- **DATASET SECTION**
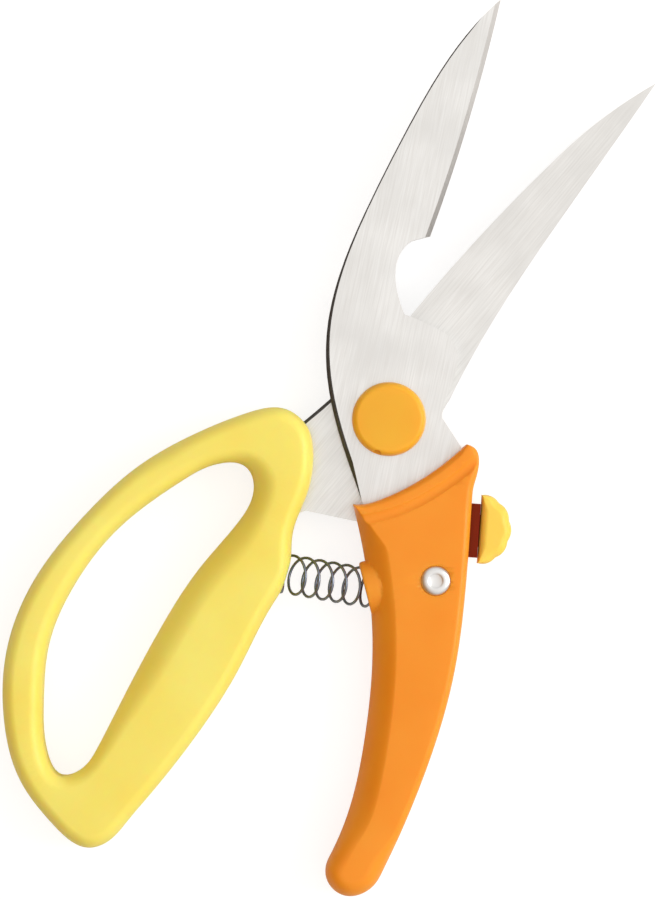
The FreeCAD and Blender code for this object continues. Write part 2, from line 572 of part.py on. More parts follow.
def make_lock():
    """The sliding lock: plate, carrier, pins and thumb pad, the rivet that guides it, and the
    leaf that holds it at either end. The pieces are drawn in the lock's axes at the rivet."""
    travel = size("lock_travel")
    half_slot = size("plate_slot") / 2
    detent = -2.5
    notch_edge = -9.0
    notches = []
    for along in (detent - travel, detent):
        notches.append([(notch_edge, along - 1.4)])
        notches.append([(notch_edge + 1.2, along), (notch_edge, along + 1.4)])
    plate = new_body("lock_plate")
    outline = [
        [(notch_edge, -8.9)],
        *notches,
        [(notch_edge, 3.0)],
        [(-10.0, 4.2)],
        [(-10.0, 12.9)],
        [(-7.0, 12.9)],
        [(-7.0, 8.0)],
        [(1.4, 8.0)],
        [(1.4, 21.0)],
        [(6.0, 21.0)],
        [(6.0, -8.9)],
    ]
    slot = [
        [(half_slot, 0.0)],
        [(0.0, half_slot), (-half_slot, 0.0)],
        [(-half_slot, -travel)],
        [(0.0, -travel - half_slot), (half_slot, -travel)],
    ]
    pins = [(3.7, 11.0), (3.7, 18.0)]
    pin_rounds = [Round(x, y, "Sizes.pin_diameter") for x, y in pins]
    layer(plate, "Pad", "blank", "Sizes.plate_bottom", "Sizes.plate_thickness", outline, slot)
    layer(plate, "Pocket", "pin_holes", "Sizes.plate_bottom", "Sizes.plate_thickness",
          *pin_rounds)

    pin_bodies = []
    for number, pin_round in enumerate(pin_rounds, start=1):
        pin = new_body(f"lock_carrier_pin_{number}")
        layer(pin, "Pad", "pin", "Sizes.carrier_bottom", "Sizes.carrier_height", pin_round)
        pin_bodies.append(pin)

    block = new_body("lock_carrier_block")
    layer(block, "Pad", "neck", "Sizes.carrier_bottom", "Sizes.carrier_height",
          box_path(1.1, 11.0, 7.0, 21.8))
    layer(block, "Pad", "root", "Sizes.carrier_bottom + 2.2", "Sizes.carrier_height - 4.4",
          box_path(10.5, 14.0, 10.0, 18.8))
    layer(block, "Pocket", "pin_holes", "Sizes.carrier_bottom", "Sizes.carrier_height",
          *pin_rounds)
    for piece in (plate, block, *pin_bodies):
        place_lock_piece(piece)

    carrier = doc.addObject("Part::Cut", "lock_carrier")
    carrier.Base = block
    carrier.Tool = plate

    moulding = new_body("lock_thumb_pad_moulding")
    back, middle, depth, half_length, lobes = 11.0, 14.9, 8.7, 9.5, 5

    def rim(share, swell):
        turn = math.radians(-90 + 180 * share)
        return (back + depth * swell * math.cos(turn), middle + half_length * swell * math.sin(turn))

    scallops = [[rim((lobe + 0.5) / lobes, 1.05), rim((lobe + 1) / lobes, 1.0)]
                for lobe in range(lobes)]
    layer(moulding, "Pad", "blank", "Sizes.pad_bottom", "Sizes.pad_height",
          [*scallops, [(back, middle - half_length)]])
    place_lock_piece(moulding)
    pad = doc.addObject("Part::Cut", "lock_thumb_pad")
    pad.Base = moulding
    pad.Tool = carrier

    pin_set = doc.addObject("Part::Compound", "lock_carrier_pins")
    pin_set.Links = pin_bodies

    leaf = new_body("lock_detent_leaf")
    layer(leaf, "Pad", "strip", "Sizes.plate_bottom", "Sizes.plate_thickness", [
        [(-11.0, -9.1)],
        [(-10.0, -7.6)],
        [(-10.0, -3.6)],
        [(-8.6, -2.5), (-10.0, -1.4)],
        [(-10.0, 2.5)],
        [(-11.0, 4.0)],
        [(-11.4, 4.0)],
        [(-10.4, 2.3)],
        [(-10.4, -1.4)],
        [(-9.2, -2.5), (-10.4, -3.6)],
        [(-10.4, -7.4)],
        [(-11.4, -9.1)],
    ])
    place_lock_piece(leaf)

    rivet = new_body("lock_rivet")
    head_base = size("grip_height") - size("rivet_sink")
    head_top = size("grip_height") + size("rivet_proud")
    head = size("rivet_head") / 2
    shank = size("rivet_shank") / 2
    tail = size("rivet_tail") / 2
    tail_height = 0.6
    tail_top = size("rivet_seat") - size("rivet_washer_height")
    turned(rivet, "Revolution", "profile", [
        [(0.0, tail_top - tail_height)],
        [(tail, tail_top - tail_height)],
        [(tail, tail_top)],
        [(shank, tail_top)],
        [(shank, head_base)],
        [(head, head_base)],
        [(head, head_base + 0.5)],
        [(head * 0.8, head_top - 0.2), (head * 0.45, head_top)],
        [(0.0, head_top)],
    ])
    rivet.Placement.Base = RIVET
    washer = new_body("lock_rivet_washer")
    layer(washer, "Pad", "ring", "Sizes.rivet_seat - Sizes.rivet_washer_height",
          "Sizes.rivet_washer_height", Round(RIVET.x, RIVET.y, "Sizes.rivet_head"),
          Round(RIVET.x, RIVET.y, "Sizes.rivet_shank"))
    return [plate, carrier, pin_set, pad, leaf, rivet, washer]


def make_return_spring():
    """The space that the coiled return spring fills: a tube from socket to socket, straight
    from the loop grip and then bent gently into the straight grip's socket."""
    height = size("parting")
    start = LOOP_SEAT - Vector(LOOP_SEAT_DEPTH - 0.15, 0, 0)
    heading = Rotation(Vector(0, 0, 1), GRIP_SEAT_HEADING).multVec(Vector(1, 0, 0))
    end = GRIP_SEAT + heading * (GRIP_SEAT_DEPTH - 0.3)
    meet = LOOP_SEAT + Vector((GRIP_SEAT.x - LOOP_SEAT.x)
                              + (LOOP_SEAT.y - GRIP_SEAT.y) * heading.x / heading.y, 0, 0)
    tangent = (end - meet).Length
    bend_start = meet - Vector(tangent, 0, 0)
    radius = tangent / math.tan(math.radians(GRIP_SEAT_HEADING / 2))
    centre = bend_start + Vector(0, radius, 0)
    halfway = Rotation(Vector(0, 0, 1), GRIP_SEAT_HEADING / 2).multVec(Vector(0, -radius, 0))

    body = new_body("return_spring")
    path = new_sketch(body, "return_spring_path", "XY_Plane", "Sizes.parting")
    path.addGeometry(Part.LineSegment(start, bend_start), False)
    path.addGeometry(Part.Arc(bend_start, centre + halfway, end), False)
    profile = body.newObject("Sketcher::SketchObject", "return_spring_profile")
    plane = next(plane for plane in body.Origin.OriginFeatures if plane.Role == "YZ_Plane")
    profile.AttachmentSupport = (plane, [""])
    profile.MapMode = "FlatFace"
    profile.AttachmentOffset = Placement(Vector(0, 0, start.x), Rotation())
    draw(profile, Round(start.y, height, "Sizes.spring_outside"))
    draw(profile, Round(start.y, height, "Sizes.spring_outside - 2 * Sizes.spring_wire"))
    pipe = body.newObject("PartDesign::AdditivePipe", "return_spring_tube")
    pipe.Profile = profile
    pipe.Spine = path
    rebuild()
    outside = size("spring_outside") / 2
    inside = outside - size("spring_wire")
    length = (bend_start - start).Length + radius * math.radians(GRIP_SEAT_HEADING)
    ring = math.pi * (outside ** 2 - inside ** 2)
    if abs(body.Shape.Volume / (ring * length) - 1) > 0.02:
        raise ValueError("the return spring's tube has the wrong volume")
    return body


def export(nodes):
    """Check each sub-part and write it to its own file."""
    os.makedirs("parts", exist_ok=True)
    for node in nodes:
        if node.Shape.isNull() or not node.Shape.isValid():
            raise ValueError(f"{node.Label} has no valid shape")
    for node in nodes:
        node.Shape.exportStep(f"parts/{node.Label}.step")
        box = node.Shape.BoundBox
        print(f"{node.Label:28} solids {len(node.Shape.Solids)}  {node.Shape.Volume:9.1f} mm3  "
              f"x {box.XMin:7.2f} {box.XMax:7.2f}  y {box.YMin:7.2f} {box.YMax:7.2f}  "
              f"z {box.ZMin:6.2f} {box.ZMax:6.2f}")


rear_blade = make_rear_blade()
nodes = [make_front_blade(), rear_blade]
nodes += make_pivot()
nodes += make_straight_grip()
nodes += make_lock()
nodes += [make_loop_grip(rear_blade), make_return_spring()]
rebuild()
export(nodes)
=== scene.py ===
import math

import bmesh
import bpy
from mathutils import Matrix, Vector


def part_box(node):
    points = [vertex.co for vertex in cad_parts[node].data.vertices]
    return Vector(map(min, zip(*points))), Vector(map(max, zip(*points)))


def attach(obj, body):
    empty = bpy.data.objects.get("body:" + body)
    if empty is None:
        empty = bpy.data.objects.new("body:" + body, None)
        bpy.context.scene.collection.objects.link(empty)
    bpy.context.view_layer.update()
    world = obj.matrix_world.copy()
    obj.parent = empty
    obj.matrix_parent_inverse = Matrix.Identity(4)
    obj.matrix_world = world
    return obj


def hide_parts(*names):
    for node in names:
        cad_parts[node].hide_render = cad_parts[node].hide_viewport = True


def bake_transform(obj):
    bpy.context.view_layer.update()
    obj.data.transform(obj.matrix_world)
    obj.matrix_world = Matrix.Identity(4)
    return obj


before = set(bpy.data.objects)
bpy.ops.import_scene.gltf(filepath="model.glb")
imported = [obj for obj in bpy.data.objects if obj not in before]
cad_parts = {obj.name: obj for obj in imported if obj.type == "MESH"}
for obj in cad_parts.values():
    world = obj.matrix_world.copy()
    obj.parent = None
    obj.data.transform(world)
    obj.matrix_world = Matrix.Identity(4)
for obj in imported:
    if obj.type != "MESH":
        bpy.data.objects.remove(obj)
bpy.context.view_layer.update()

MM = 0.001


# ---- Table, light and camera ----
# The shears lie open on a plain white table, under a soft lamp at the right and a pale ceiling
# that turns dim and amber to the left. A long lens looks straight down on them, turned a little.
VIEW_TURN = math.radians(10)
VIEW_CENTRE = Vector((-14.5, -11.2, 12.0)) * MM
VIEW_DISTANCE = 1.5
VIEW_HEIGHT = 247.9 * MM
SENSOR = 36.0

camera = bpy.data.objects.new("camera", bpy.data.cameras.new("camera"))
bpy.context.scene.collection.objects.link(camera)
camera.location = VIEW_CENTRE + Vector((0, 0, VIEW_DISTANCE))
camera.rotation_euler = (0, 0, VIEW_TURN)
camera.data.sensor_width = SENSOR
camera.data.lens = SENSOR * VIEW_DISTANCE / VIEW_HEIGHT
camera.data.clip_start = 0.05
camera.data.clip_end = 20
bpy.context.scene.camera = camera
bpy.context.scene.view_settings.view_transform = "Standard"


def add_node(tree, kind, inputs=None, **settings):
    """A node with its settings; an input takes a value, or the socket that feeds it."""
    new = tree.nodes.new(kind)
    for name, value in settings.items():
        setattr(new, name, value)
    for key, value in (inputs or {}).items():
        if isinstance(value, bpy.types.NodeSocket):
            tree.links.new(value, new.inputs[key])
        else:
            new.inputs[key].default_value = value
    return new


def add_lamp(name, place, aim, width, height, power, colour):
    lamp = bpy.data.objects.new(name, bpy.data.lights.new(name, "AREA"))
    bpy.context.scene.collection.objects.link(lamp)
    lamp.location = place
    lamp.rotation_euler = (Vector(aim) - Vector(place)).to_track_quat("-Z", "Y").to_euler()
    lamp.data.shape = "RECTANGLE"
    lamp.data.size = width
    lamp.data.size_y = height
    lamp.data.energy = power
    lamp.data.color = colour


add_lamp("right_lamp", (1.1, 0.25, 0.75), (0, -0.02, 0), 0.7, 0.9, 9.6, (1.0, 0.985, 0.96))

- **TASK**
Extract and output the part that opens with the line containing "obj.matrix_parent_inverse = Matrix.Identity(4)" and closes with the line containing "SENSOR = 36.0", unchanged, ends included.

- **THE ANSWER**
    obj.matrix_parent_inverse = Matrix.Identity(4)
    obj.matrix_world = world
    return obj


def hide_parts(*names):
    for node in names:
        cad_parts[node].hide_render = cad_parts[node].hide_viewport = True


def bake_transform(obj):
    bpy.context.view_layer.update()
    obj.data.transform(obj.matrix_world)
    obj.matrix_world = Matrix.Identity(4)
    return obj


before = set(bpy.data.objects)
bpy.ops.import_scene.gltf(filepath="model.glb")
imported = [obj for obj in bpy.data.objects if obj not in before]
cad_parts = {obj.name: obj for obj in imported if obj.type == "MESH"}
for obj in cad_parts.values():
    world = obj.matrix_world.copy()
    obj.parent = None
    obj.data.transform(world)
    obj.matrix_world = Matrix.Identity(4)
for obj in imported:
    if obj.type != "MESH":
        bpy.data.objects.remove(obj)
bpy.context.view_layer.update()

MM = 0.001


# ---- Table, light and camera ----
# The shears lie open on a plain white table, under a soft lamp at the right and a pale ceiling
# that turns dim and amber to the left. A long lens looks straight down on them, turned a little.
VIEW_TURN = math.radians(10)
VIEW_CENTRE = Vector((-14.5, -11.2, 12.0)) * MM
VIEW_DISTANCE = 1.5
VIEW_HEIGHT = 247.9 * MM
SENSOR = 36.0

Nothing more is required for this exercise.